We left the camp at around two o’clock in the morning. We were led along the road to Brzeszcz, formed into a several thousand-strong marching column, under a powerful escort of armed SS men. It was January 1945. There was a heavy frost of over minus twenty degrees.

We were led along the evacuation route in our shoddy concentration camp stripes which did nothing to protect our gaunt bodies from the wind and the frost. Along the route, the weaker prisoners were left behind at the rear of the column. Then an SS man from the escort shoved them to the side of the road and with a shot to the head, disposed of the prisoners who were slowing the march down.

Along the route, in pools of blood coagulating on the white snow, lay the dead bodies of our friends. The nightmare march intensified the uncertainty as to what was to become of us. It stripped us of all hope. The tragedy of it was that we couldn’t help the weaker ones, even though more than once we tried to.
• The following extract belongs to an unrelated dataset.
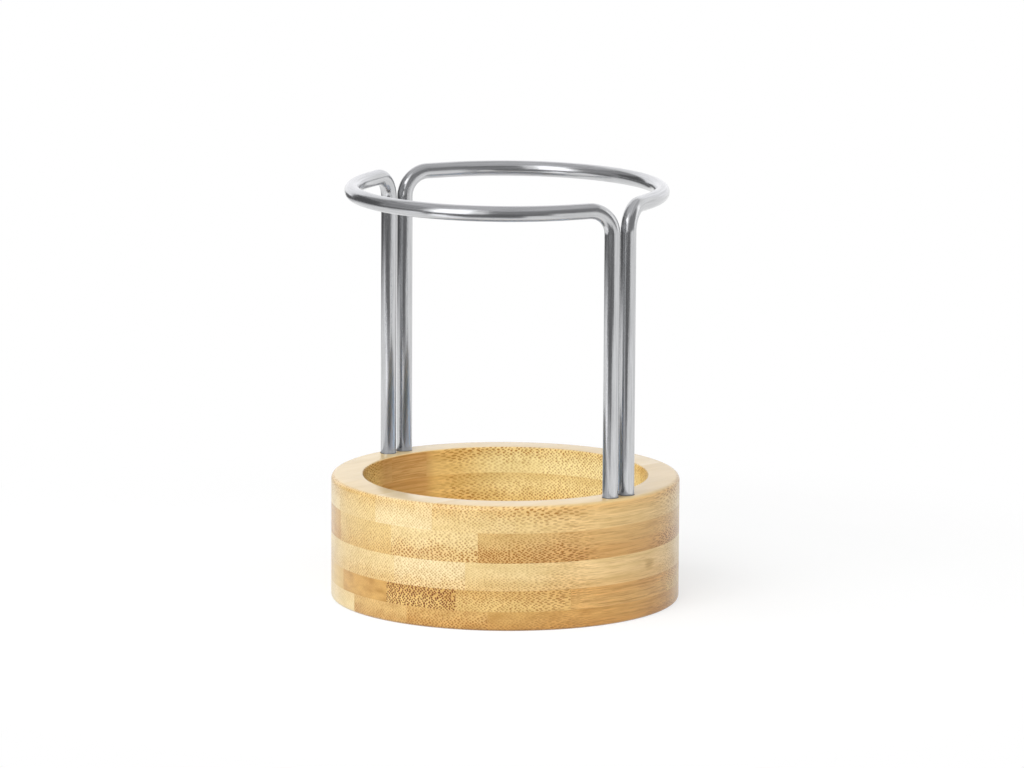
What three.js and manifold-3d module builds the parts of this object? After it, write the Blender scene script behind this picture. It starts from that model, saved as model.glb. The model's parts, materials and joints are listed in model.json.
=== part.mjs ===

The Gehenna march went on. In Wodzisław, on 21st January 1945, we were loaded into open, unroofed coal wagons, one hundred people to a wagon. After seven days without food, without anything to drink, lashed by the frost and the wind, we arrived at the camp in Nordhausen. My drama and battle to survive lasted for over three more months.

On 6th May 1945, I was liberated by the American Army. I was saved.